Goal ->
Output a verbatim copy of the data, cut off after the line that contains "# rolled so".

Given information ->
◆ ◆ ◆ ◆ ◆ ◆ ◆
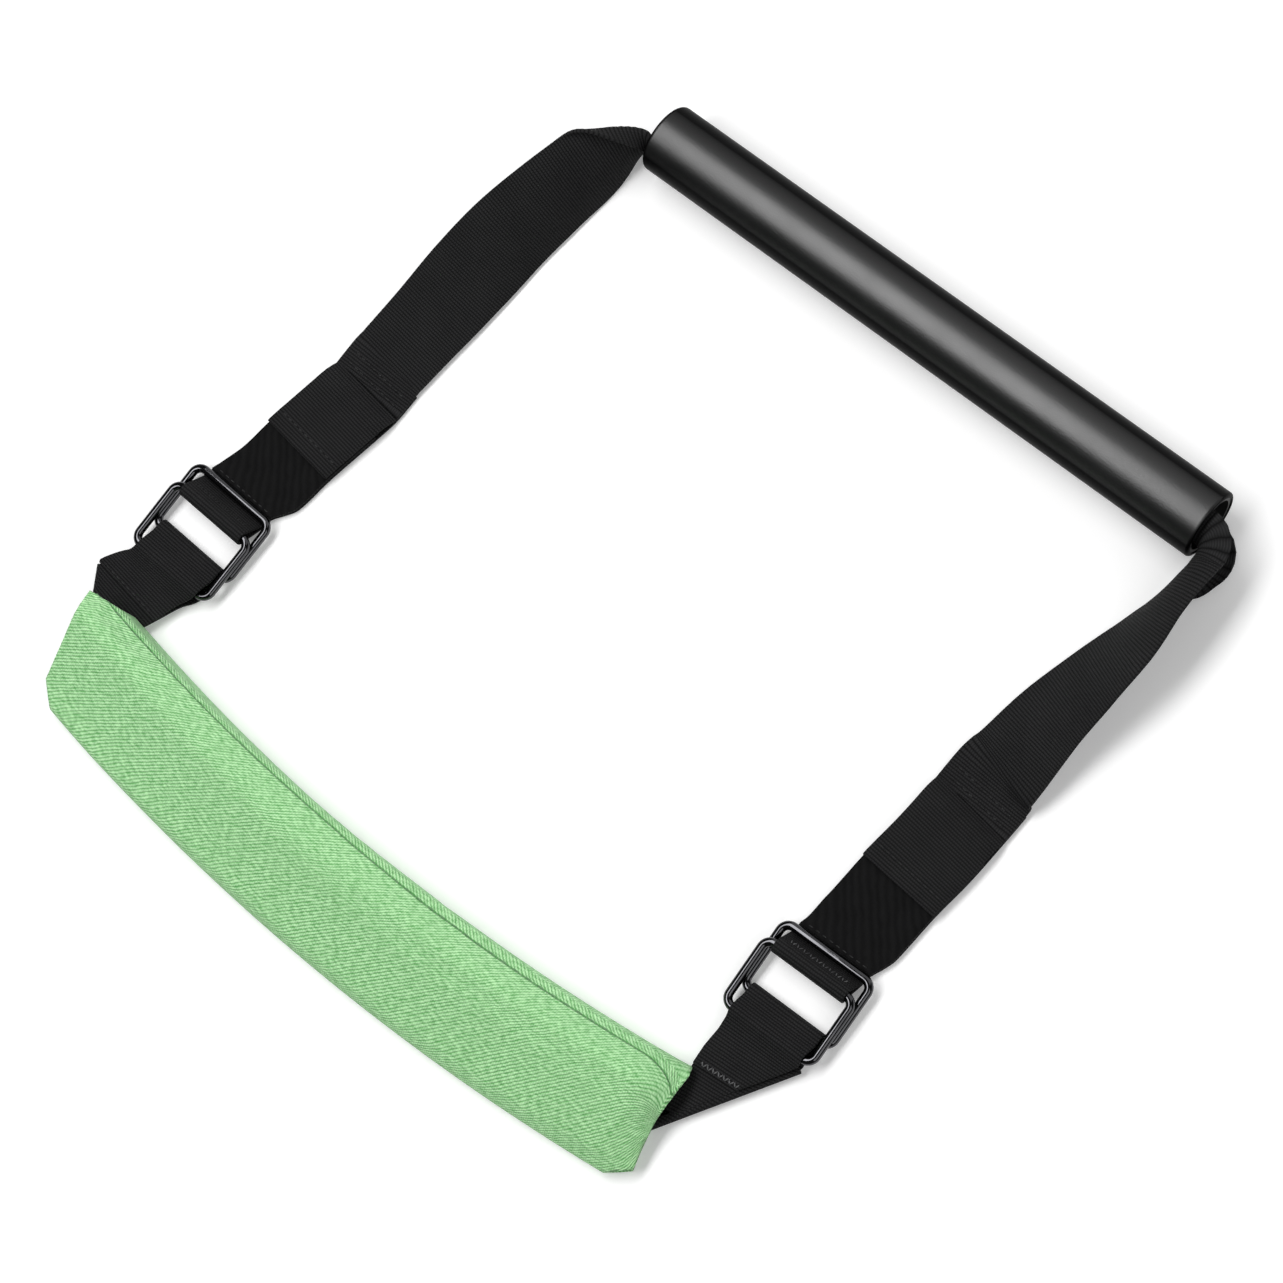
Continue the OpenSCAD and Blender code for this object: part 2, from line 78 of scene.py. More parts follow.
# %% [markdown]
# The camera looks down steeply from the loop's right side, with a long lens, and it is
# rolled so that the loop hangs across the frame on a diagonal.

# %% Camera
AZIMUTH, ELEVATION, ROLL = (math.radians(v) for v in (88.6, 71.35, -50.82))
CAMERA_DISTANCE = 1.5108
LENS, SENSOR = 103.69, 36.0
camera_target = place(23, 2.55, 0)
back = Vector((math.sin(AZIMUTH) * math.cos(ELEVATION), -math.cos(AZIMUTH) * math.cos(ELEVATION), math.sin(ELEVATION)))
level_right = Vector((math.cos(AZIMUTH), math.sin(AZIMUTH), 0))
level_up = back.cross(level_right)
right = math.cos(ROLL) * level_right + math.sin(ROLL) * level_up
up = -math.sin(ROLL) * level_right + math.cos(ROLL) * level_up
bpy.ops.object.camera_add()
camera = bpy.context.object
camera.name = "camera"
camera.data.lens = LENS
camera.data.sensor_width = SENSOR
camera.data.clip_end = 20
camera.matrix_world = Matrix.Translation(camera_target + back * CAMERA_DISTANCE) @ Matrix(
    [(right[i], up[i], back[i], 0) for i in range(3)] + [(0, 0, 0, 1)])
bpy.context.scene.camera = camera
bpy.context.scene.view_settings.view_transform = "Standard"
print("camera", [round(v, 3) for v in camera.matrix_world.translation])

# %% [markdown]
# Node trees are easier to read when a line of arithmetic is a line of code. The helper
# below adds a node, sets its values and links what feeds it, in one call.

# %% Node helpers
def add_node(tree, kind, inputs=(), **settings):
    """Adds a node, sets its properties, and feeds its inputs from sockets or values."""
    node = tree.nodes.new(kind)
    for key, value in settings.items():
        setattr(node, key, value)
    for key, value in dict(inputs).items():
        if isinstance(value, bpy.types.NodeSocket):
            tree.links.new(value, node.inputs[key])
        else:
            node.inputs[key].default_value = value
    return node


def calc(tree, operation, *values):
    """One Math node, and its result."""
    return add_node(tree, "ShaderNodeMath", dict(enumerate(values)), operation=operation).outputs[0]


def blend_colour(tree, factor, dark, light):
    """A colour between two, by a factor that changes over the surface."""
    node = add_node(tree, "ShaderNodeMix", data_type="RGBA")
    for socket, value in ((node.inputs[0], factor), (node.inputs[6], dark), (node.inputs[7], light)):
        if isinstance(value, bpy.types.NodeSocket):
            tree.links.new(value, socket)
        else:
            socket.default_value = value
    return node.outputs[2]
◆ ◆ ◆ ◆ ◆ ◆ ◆
Solution to the problem ->
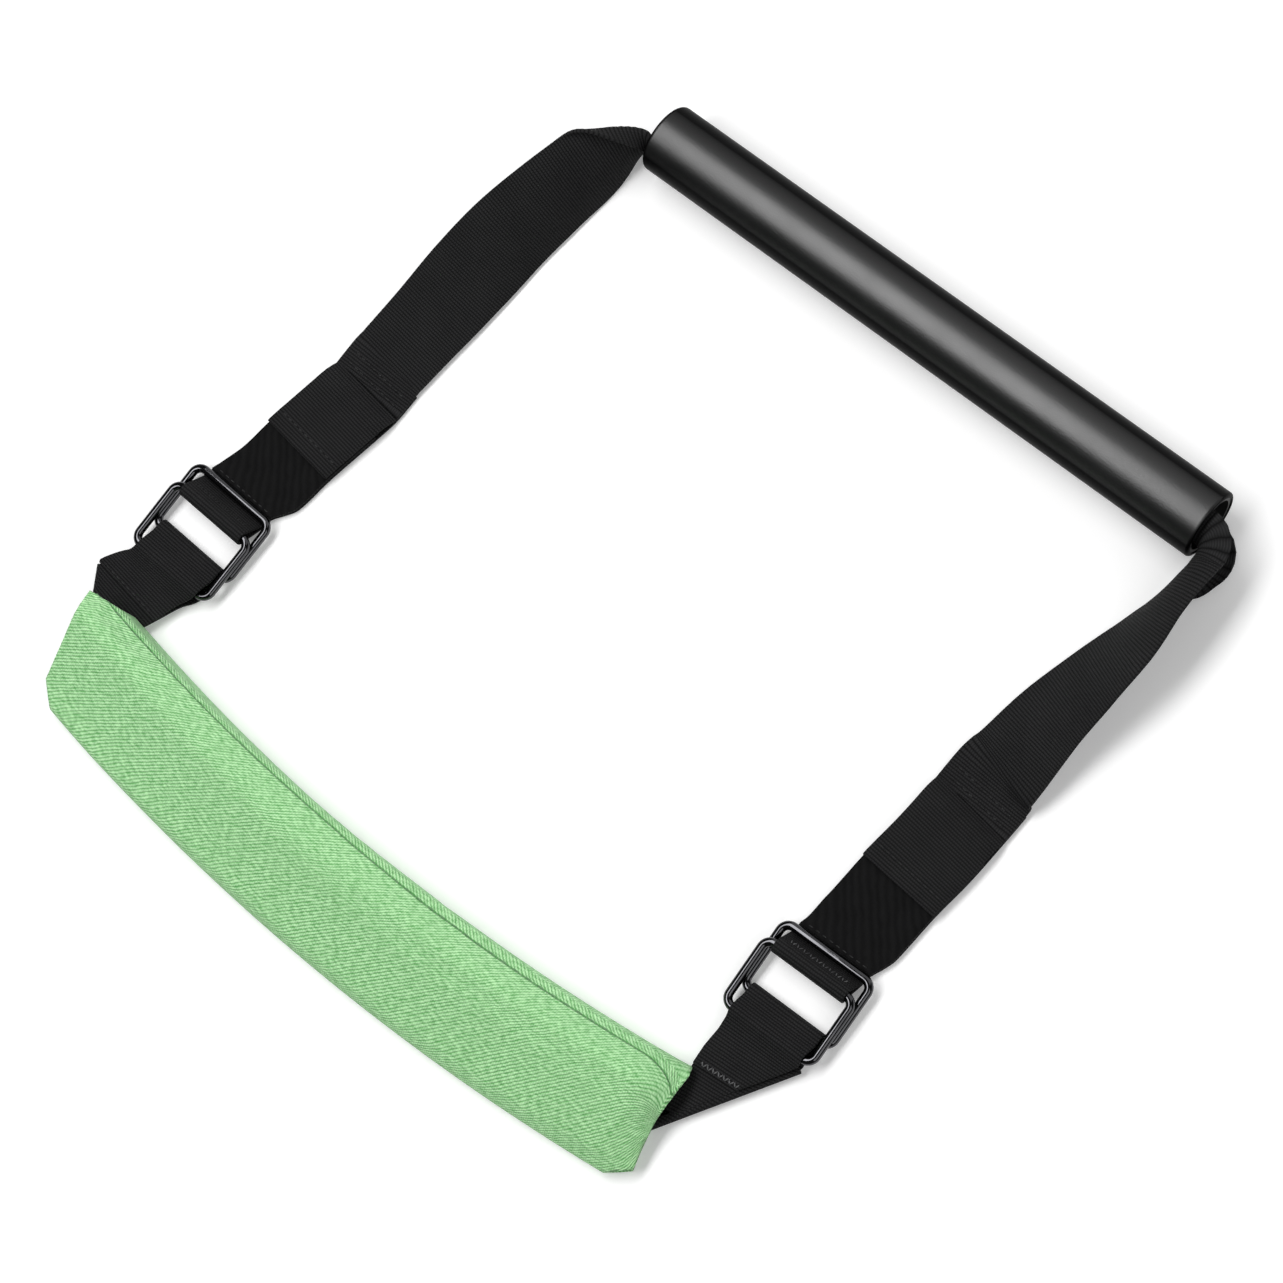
Continue the OpenSCAD and Blender code for this object: part 2, from line 78 of scene.py. More parts follow.
# %% [markdown]
# The camera looks down steeply from the loop's right side, with a long lens, and it is
# rolled so that the loop hangs across the frame on a diagonal.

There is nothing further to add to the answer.